- _EXERCISE DETAILS_
From the listing below, copy only the lines running from the line that contains "Write part 4" to the line that contains "along = (y - STREAKS_START) / STREAKS_RUN", both included.

- _PROVIDED MATERIAL_
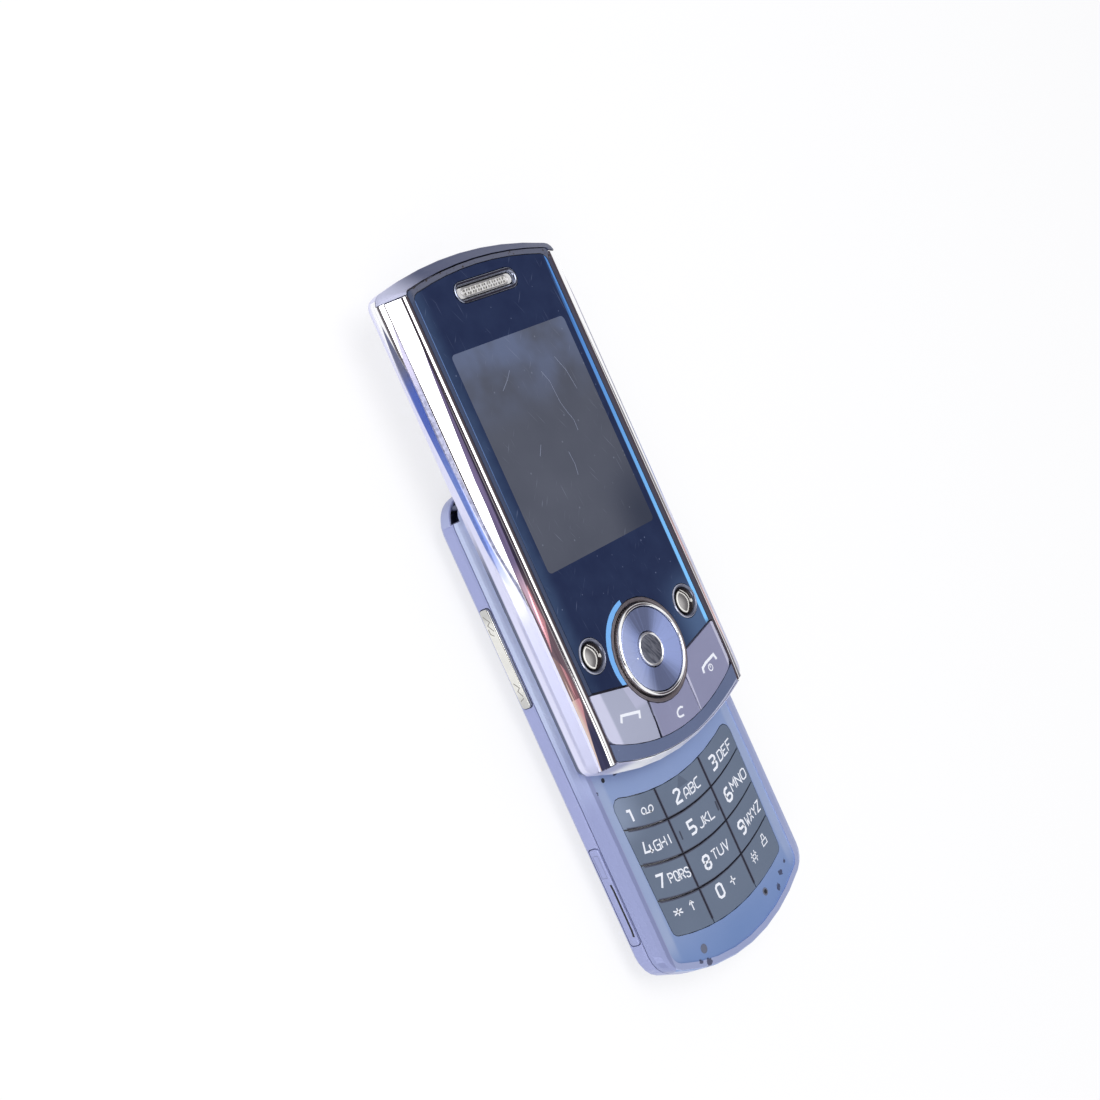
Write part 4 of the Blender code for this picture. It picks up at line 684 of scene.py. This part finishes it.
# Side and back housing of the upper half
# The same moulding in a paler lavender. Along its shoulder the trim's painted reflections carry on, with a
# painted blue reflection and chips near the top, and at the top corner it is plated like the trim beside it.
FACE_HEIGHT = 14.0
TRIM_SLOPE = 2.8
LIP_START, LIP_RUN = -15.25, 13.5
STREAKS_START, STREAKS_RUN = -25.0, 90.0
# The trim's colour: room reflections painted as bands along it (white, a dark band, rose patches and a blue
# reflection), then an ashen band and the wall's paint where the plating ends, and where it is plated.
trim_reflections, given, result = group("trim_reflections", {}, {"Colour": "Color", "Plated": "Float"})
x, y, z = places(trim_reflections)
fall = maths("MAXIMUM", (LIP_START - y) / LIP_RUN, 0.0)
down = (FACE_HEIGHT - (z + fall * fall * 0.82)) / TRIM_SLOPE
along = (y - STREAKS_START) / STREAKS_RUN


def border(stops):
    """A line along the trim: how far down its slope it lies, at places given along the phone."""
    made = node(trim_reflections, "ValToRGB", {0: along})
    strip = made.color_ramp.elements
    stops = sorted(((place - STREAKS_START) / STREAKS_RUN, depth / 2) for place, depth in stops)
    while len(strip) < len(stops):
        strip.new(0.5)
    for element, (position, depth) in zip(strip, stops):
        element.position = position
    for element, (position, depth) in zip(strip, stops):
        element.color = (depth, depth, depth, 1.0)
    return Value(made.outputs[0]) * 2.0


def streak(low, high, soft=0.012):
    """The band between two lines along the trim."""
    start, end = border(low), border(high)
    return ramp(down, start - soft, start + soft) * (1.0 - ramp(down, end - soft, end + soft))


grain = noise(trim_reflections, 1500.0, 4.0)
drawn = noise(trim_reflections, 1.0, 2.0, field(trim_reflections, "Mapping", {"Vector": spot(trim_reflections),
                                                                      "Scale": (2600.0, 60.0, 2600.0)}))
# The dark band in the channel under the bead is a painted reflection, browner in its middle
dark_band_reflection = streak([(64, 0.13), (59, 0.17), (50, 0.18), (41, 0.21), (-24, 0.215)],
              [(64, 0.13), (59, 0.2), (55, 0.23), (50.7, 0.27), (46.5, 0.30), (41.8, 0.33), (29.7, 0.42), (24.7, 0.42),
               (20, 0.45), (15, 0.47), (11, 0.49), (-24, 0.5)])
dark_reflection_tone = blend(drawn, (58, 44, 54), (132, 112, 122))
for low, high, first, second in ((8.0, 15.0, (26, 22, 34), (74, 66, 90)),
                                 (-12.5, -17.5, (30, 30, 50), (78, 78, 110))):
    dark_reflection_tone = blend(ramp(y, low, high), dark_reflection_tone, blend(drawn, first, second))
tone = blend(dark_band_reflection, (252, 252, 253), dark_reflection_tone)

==

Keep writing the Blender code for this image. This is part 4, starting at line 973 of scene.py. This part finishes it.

- _PROBLEM SOLUTION_
Write part 4 of the Blender code for this picture. It picks up at line 684 of scene.py. This part finishes it.
# Side and back housing of the upper half
# The same moulding in a paler lavender. Along its shoulder the trim's painted reflections carry on, with a
# painted blue reflection and chips near the top, and at the top corner it is plated like the trim beside it.
FACE_HEIGHT = 14.0
TRIM_SLOPE = 2.8
LIP_START, LIP_RUN = -15.25, 13.5
STREAKS_START, STREAKS_RUN = -25.0, 90.0
# The trim's colour: room reflections painted as bands along it (white, a dark band, rose patches and a blue
# reflection), then an ashen band and the wall's paint where the plating ends, and where it is plated.
trim_reflections, given, result = group("trim_reflections", {}, {"Colour": "Color", "Plated": "Float"})
x, y, z = places(trim_reflections)
fall = maths("MAXIMUM", (LIP_START - y) / LIP_RUN, 0.0)
down = (FACE_HEIGHT - (z + fall * fall * 0.82)) / TRIM_SLOPE
along = (y - STREAKS_START) / STREAKS_RUN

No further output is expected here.